What you need to do
Repeat exactly what appears from the opening line of the listing to the line with "CANVAS_T = 0.0006", inclusive.

Data provided
○ ○ ○ ○ ○

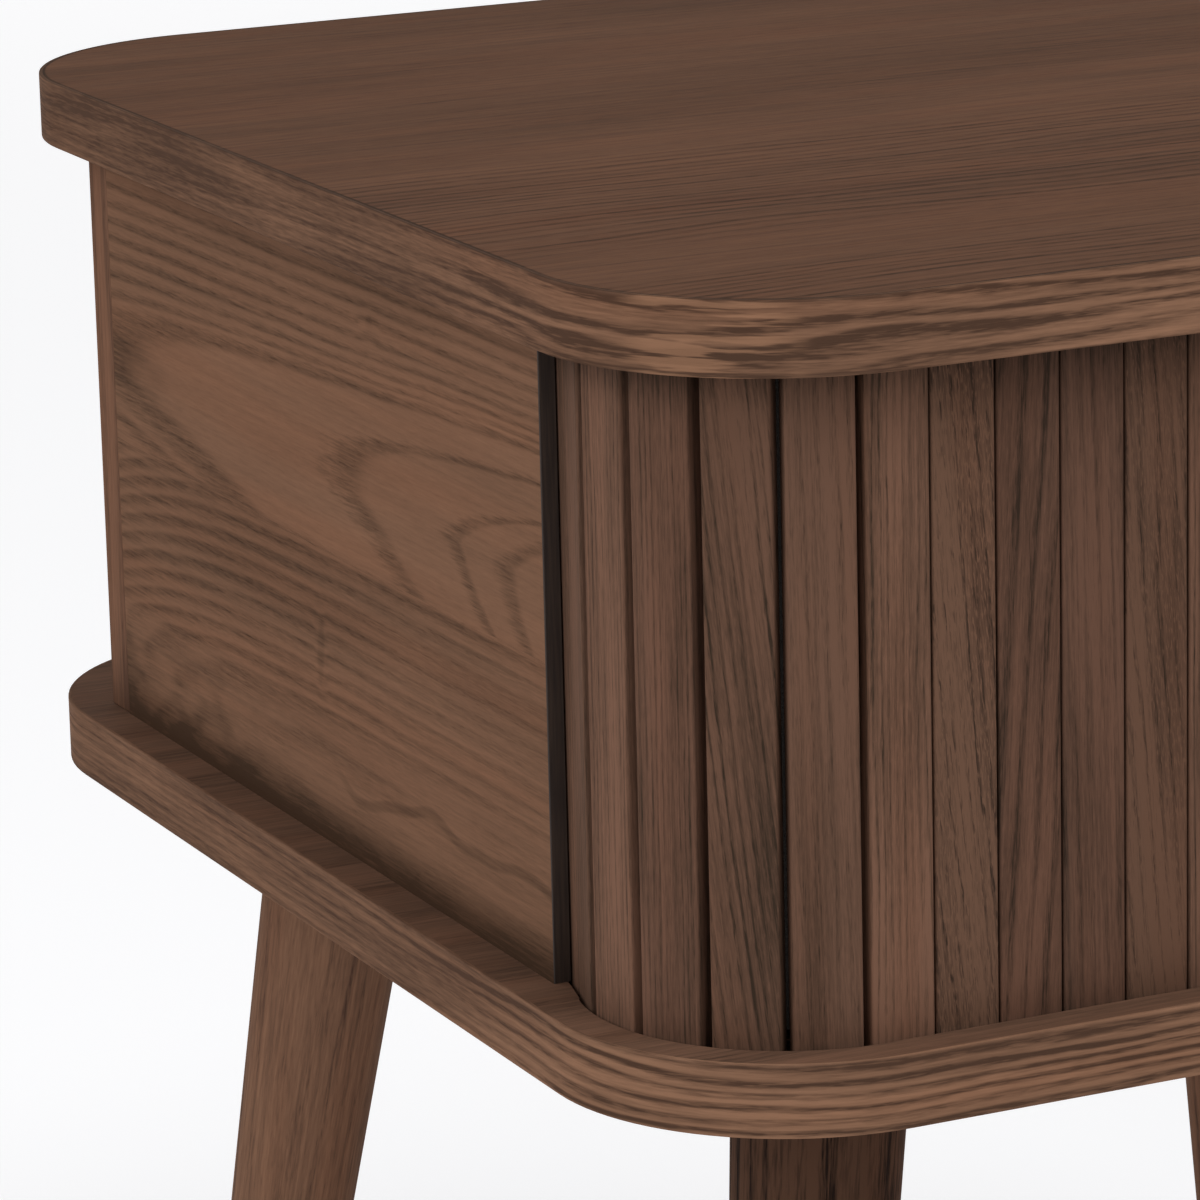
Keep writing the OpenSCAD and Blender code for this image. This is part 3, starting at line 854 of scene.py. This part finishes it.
# ---- Canvas -----------------------------------------------------------------------------
# A strong dark canvas is glued across the backs of the slats and is the doors' only hinge.
# It lies flat behind each slat and turns in the narrow strip between two of them.

CANVAS_T = 0.0006


def cloth_line(first, last, depth):
    """The canvas seen from above, so deep behind the backs of these slats."""
    points = []
    for step in range(first, last + 1):
        middle, turn = on_track(step)
        along = Vector((math.cos(turn), math.sin(turn), 0))
        inward = Vector((-math.sin(turn), math.cos(turn), 0))
        for share in (0.5, 0.25, 0.0, -0.25, -0.5):
            points.append(middle + along * (share * slat_w) + inward * depth)
    return points


def canvas_finish(name):
    """Plain-woven cotton canvas, dyed nearly black."""
    finish, shader, own = new_finish(name)
    x, y, z = own.parts()
    thread = 2 * math.pi / 0.7
    weft = (z * thread).maths("SINE")
    warp = ((x + y) * thread).maths("SINE")
    weave = weft * warp * 0.5 + 0.5
    slub = own.noise((0.4, 0.4, 2.2), 2.0)
    colour = (weave * 0.6 + slub * 0.4).blend(paint("171412"), paint("39322d"))
    height = weave + slub * 0.4
    bump = height.node("Bump", None, {"Height": height, "Distance": 0.00015, "Strength": 0.8})
    tree = colour.tree
    tree.links.new(colour.socket, shader.inputs["Base Color"])
    tree.links.new(bump.socket, shader.inputs["Normal"])
    shader.inputs["Roughness"].default_value = 0.9
    return finish


canvas_dye = canvas_finish("door_canvas")
for side in ("left", "right"):
    sign = 1 if side == "left" else -1
    for part, first, last in (
        ("front", -7, -1), ("entry", 0, 0), ("corner", 1, CORNER_SLATS - 1),
        ("tail", CORNER_SLATS, CORNER_SLATS + BEND_SLATS - 1),
    ):
        node = side + "_" + part + "_canvas"
        low, high = corners(node)
        near = cloth_line(first, last, 0.0)
        far = cloth_line(first, last, CANVAS_T)
        plan = [Vector((sign * p.x, p.y, 0)) for p in near + far[::-1]][::sign]
        rings = [[p + Vector((0, 0, z)) for p in plan] for z in (high.z, low.z)]
        cloth = loft(node + "_woven", rings)
        cloth.data.materials.append(canvas_dye)
        width = sum((b - a).length for a, b in zip(near, near[1:]))
        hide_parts(node)
        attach(cloth, side + "_door_" + part)

# ---- Legs -------------------------------------------------------------------------------
# The legs are turned from solid walnut with a straight taper, and are sawn level at both
# ends so that they stand splayed. Their feet are lightly chamfered against splitting.

LEG_TOP_D = 0.0445
LEG_FOOT_D = 0.0235
LEG_INSET = (0.077, 0.0755)
LEG_SPLAY = (0.0414, 0.0397)
LEG_SIDES = 64
FOOT_EASE = 0.0007

leg_h = corners("bottom_board")[0].z


def leg_axis(across, back):
    """Top of a leg's axis, and the unit vector down it."""
    top = Vector((across * (rim_high.x - LEG_INSET[0]), back * (rim_high.y - LEG_INSET[1]), leg_h))
    down = Vector((across * LEG_SPLAY[0], back * LEG_SPLAY[1], -leg_h))
    return top, down.normalized()


def leg_ring(top, down, z, inset=0.0):
    """Where the taper's lines meet the level at z, drawn in a little for a chamfer."""
    side = down.cross(Vector((0, 1, 0))).normalized()
    front = side.cross(down).normalized()
    length = leg_h / -down.z
    taper = (LEG_TOP_D - LEG_FOOT_D) / 2 / length
    points = []
    for index in range(LEG_SIDES):
        angle = index / LEG_SIDES * 2 * math.pi
        out = math.cos(angle) * side + math.sin(angle) * front
        start = top + out * (LEG_TOP_D / 2 - inset)
        line = down - out * taper
        points.append(start + line * ((z - start.z) / line.z))
    return points


def leg_grain(down):
    """Turns the piece's coordinates so that the grain runs down one leg."""
    turn = down.to_track_quat("X", "Z").to_matrix().inverted().to_euler("XYZ")

    def grain(own):
        inputs = {"Vector": own, "Rotation": tuple(turn)}
        return own.node("Mapping", {"vector_type": "POINT"}, inputs)

    return grain


LEGS = (
    # leg, its side and end of the table, seed, light and dark colour, strength of the rings
    # the front left leg's darker colours and stronger rings are painted shade from the board above it
    ("front_left_leg", -1, -1, 30.0, "594032", "261c17", 0.9),
    ("front_right_leg", 1, -1, 33.0, "876450", "4f3b30", 0.5),
    ("rear_left_leg", -1, 1, 36.0, "85634e", "503b31", 0.5),
    ("rear_right_leg", 1, 1, 39.0, "7a5946", "4a372d", 0.5),
)
for node, across, back, seed, light, dark, bands in LEGS:
    low, high = corners(node)
    top, down = leg_axis(across, back)
    rings = [leg_ring(top, down, high.z)]
    rings += [leg_ring(top, down, low.z + FOOT_EASE * (1 - math.sin(a)), FOOT_EASE * (1 - math.cos(a)))
              for a in quarter_turn(EASE_STEPS)]
    leg = loft(node + "_turned", rings)
    leg.data.flip_normals()
    leg.data.materials.append(walnut(
        node + "_walnut", leg_grain(down), straight_rings(5.5, 18.0, 0.35), light, dark, seed,
        bands=bands, fibres=bands + 0.05, clouds=0.45, pores=0.4,
    ))
    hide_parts(node)
    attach(leg, "case")

# ---- Feet and leg fittings --------------------------------------------------------------
# A nylon glide is nailed under each foot. Above it the leg's hanger bolt is threaded into a
# pressed and zinc-plated plate, which four pan-head screws hold to the bottom board.

GLIDE_D = 0.018
GLIDE_H = 0.0025
GLIDE_EASE = 0.0004
GLIDE_RIM = ((-0.0012, 0.0), (-0.0004, 0.0003), (0.0, 0.0010))
NAIL_D = 0.003
NAIL_L = 0.012
SCREW_D = 0.004
HEAD_D = 0.0075
HEAD_H = 0.0022
RIM_SHARE = 0.35
DOME_STEPS = 5
SCREW_L = 0.014
SCREW_TIP_L = 0.003
HEAD_FLAT_R = 0.0006
PLATE_T = 0.0025
PLATE_GAP = 0.050
RECESS_W = 0.0009
RECESS_L = 0.0044
RECESS_H = 0.0012


def turned(name, profile, sides=40):
    """A piece turned about an upright axis through the origin, from (radius, height) pairs."""
    rings = []
    for r, z in profile:
        rings.append([Vector((r * math.cos(a), r * math.sin(a), z))
                      for a in (i / sides * 2 * math.pi for i in range(sides))])
    return loft(name, rings)


def cross_ring(scale, z):
    """Outline of a screw's cross recess at one height, drawn in as it gets deeper."""
    reach, thin = RECESS_L / 2 * scale, RECESS_W / 2 * scale
    points = []
    for quarter in range(4):
        turn = Matrix.Rotation(quarter * math.pi / 2, 3, "Z")
        points += [turn @ Vector((x, y, z)) for x, y in ((reach, -thin), (reach, thin), (thin, thin))]
    return points


def moulded(name, code, grit, roughness):
    """Moulded nylon: a plain dark plastic with a faint mottle and rubbed high spots."""
    finish, shader, own = new_finish(name)
    speck = own.noise((grit, grit, grit), 3.0)
    colour = speck.ramp(0.3, 0.7).blend(paint(code), paint(toned(code, 1.35)))
    bump = speck.node("Bump", None, {"Height": speck, "Distance": 0.0001, "Strength": 0.5})
    rough = speck * 0.2 + roughness
    tree = colour.tree
    tree.links.new(colour.socket, shader.inputs["Base Color"])
    tree.links.new(rough.socket, shader.inputs["Roughness"])
    tree.links.new(bump.socket, shader.inputs["Normal"])
    return finish


def plated(name, code="b4b6b8"):
    """Zinc plate on steel: a dull grey bloom, with fine rolling marks."""
    finish, shader, own = new_finish(name)
    bloom = own.noise((0.12, 0.12, 0.12), 4.0)
    marks = own.noise((0.3, 6.0, 3.0), 2.0)
    colour = bloom.ramp(0.3, 0.75).blend(paint(code), paint(toned(code, 0.78)))
    rough = bloom * 0.25 + 0.25 + (marks - 0.5) * 0.15
    bump = marks.node("Bump", None, {"Height": marks, "Distance": 0.00003, "Strength": 0.5})
    tree = colour.tree
    tree.links.new(colour.socket, shader.inputs["Base Color"])
    tree.links.new(rough.socket, shader.inputs["Roughness"])
    tree.links.new(bump.socket, shader.inputs["Normal"])
    shader.inputs["Metallic"].default_value = 1.0
    return finish


def many(name, template, places):
    """One piece that holds a copy of the template at each place."""
    shape = bmesh.new()
    for place in places:
        copy = template.data.copy()
        copy.transform(Matrix.Translation(place))
        shape.from_mesh(copy)
        bpy.data.meshes.remove(copy)
    mesh = bpy.data.meshes.new(name)
    shape.to_mesh(mesh)
    shape.free()
    bpy.data.objects.remove(template)
    return place_mesh(name, mesh, 25)


feet = []
for across, back in ((-1, -1), (1, -1), (-1, 1), (1, 1)):
    top, down = leg_axis(across, back)
    foot = top + down * (leg_h / -down.z)
    feet.append(Vector((foot.x, foot.y, 0.0)))
glide = turned("glide", [(GLIDE_D / 2 + out, z) for out, z in GLIDE_RIM] + [
    (GLIDE_D / 2, GLIDE_H - GLIDE_EASE), (GLIDE_D / 2 - GLIDE_EASE, GLIDE_H),
    (NAIL_D / 2, GLIDE_H), (NAIL_D / 2, GLIDE_H + NAIL_L),
])
glides = many("foot_glides_moulded", glide, feet)
glides.data.materials.append(moulded("glide_nylon", "1d1b1a", 0.8, 0.45))
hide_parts("foot_glides")
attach(glides, "case")

head_z = -PLATE_T - HEAD_H
tip_z = SCREW_L - PLATE_T
dome = [(HEAD_D / 2 * math.cos(a), -PLATE_T - HEAD_H * (RIM_SHARE + (1 - RIM_SHARE) * math.sin(a)))
        for a in quarter_turn(DOME_STEPS)[:-1]]
screw = turned("screw", [
    (SCREW_D / 2 * 0.6, tip_z), (SCREW_D / 2, tip_z - SCREW_TIP_L), (SCREW_D / 2, -PLATE_T),
    (HEAD_D / 2, -PLATE_T),
] + dome + [(HEAD_FLAT_R, head_z)], sides=32)
screw.data.flip_normals()
recess = loft("recess", [cross_ring(1.2, head_z - RECESS_H / 2), cross_ring(0.7, head_z + RECESS_H)])
cut_away(screw, recess)
places = []
for across, back in ((-1, -1), (1, -1), (-1, 1), (1, 1)):
    top, down = leg_axis(across, back)
    for x in (-1, 1):
        for y in (-1, 1):
            places.append(top + Vector((x, y, 0)) * (PLATE_GAP / 2))
screws = many("plate_screws_recessed", screw, places)
steel = plated("zinc_plate")
screws.data.materials.append(steel)
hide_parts("plate_screws")
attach(screws, "case")
for node in ("leg_plates", "hanger_bolts", "cam_bolts"):
    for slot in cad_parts[node].material_slots:
        slot.material = steel

# ---- Case fittings ----------------------------------------------------------------------
# Beech dowels line the walls up with both boards, and cast cam fittings in the inner walls
# draw the top board down. They are out of sight once the case is together.

die_cast = plated("cam_casting", "9c9d9c")
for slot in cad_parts["cam_housings"].material_slots:
    slot.material = die_cast
beech = walnut("dowel_beech", upright, straight_rings(3.0, 4.0), "c9a57c", "a27d54", 60.0,
               bands=0.4, fibres=0.5, clouds=0.3, pores=0.5)
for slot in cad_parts["dowels"].material_slots:
    slot.material = beech

# ---- Floor, light and view --------------------------------------------------------------
# A plain pale floor under a wide soft light. The table is seen from before its left front
# corner and a little above its top, through a long lens.

EYE = Vector((-0.77815, -1.38266, 0.78614))
VIEW_AZIMUTH = 25.04
VIEW_PITCH = -14.298
VIEW_ROLL = -1.418
LENS = 180.39

FLOOR_REACH = 8.0
FLOOR_TONE = (0.86, 0.86, 0.87, 1)
DOME_TONE = (0.41, 0.41, 0.415, 1)

# how much the floor is lifted towards white for the eye, near the table and far away
LIFT_NEAR = 0.22
LIFT_FAR = 0.7
LIFT_REACH = (0.5, 6.0)

LIGHTS = (
    # light, where its panel stands, its power in watts
    ("left_panel", (-2.4, -0.9, 1.7), 23.0),
    ("back_panel", (-1.8, 1.6, 2.4), 14.0),
    ("front_panel", (0.5, -1.6, 3.2), 55.0),
)
LIGHT_SIZE = 1.8
LIT_POINT = (0, 0, 0.35)

floor_mesh = bpy.data.meshes.new("floor")
floor_corners = [(x * FLOOR_REACH, y * FLOOR_REACH, 0) for x, y in ((-1, -1), (1, -1), (1, 1), (-1, 1))]
floor_mesh.from_pydata(floor_corners, [], [(0, 1, 2, 3)])
floor = bpy.data.objects.new("floor", floor_mesh)
bpy.context.scene.collection.objects.link(floor)


def looked_at_in(tree):
    """1 for what the eye sees, straight, mirrored or through glass, 0 for light that bounces."""
    rays = Wire(tree).node("LightPath").socket.node.outputs
    straight, mirrored, through = (
        Wire(tree, rays["Is " + kind + " Ray"]) for kind in ("Camera", "Glossy", "Transmission"))
    return straight.at_least(mirrored).at_least(through)


pale = bpy.data.materials.new("pale_floor")
pale.use_nodes = True
tree = pale.node_tree
paper = tree.nodes["Principled BSDF"]
paper.inputs["Base Color"].default_value = FLOOR_TONE
paper.inputs["Roughness"].default_value = 0.9
paper.inputs["Specular IOR Level"].default_value = 0.1
spot = Wire(tree).node("TexCoord", output=3)
away = spot.node("VectorMath", {"operation": "LENGTH"}, {0: spot}, 1)
lift = looked_at_in(tree) * (away.share(*LIFT_REACH) * (LIFT_FAR - LIFT_NEAR) + LIFT_NEAR)
tree.links.new(lift.blend(paint("000000"), paint("ffffff")).socket, paper.inputs["Emission Color"])
paper.inputs["Emission Strength"].default_value = 1.0
floor.data.materials.append(pale)

room = bpy.data.worlds.new("room")
room.use_nodes = True
bpy.context.scene.world = room
tree = room.node_tree
background = tree.nodes["Background"]
glow = looked_at_in(tree).blend(DOME_TONE, paint("ffffff"))
tree.links.new(glow.socket, background.inputs["Color"])

for name, place, power in LIGHTS:
    lamp = bpy.data.lights.new(name, "AREA")
    lamp.shape = "RECTANGLE"
    lamp.size = LIGHT_SIZE
    lamp.size_y = LIGHT_SIZE
    lamp.energy = power
    holder = bpy.data.objects.new(name, lamp)
    holder.location = place
    holder.rotation_euler = (Vector(LIT_POINT) - Vector(place)).to_track_quat("-Z", "Y").to_euler()
    bpy.context.scene.collection.objects.link(holder)

camera_data = bpy.data.cameras.new("view")
camera_data.lens = LENS
camera_data.sensor_width = 36.0
camera = bpy.data.objects.new("view", camera_data)
camera.matrix_world = (
    Matrix.Translation(EYE)
    @ Matrix.Rotation(math.radians(-VIEW_AZIMUTH), 4, "Z")
    @ Matrix.Rotation(math.radians(90 + VIEW_PITCH), 4, "X")
    @ Matrix.Rotation(math.radians(VIEW_ROLL), 4, "Z")
)
bpy.context.scene.collection.objects.link(camera)
bpy.context.scene.camera = camera
bpy.context.scene.view_settings.view_transform = "Standard"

○ ○ ○ ○ ○

Exercise solution
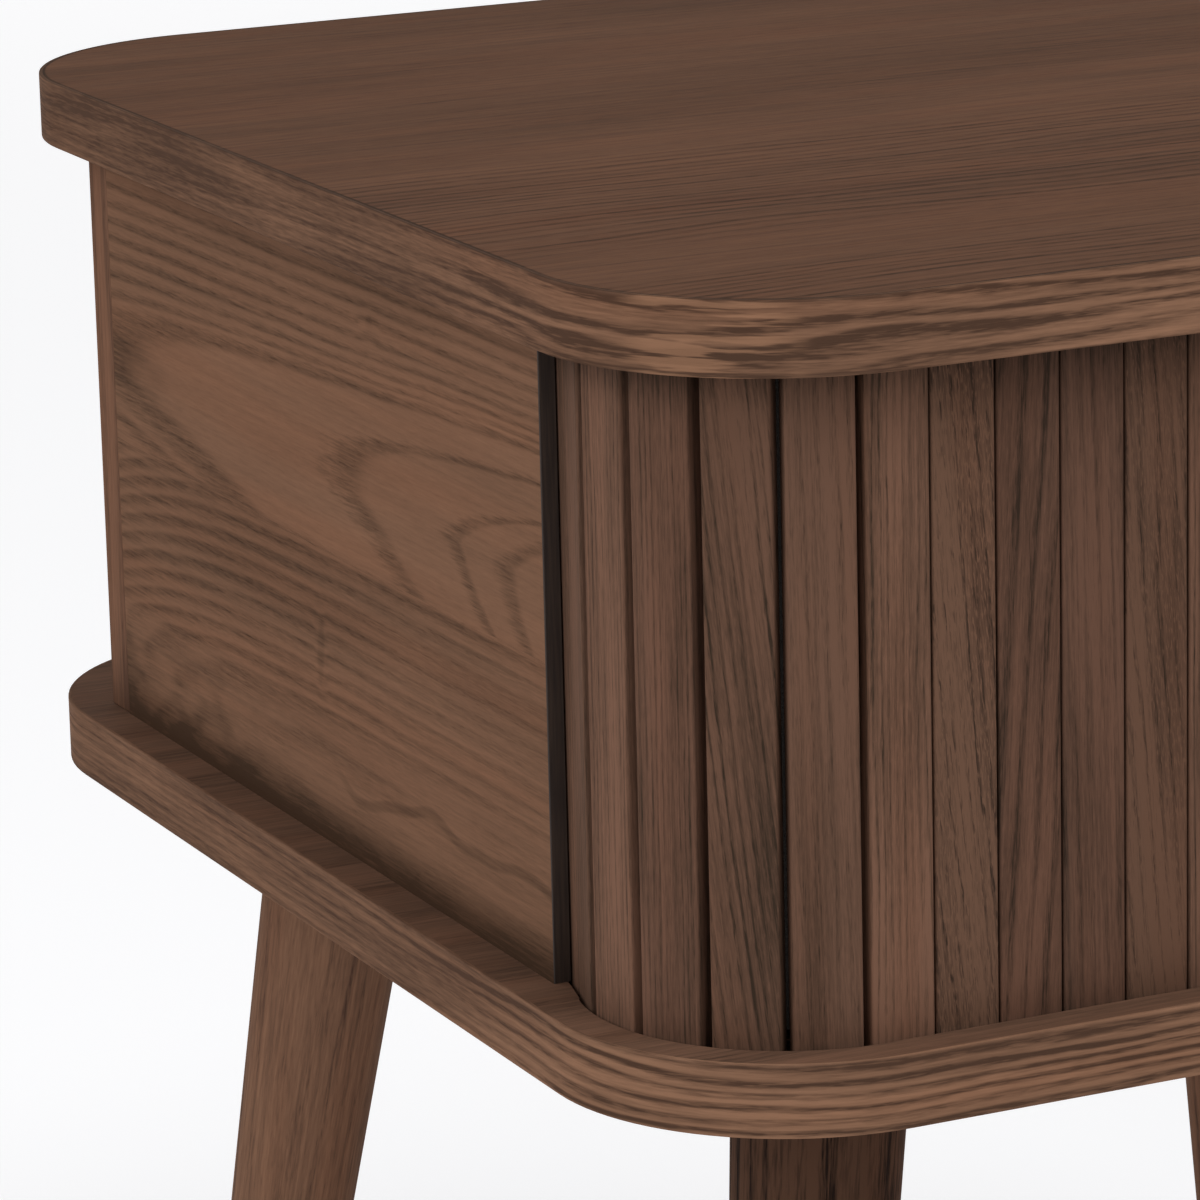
Keep writing the OpenSCAD and Blender code for this image. This is part 3, starting at line 854 of scene.py. This part finishes it.
# ---- Canvas -----------------------------------------------------------------------------
# A strong dark canvas is glued across the backs of the slats and is the doors' only hinge.
# It lies flat behind each slat and turns in the narrow strip between two of them.

CANVAS_T = 0.0006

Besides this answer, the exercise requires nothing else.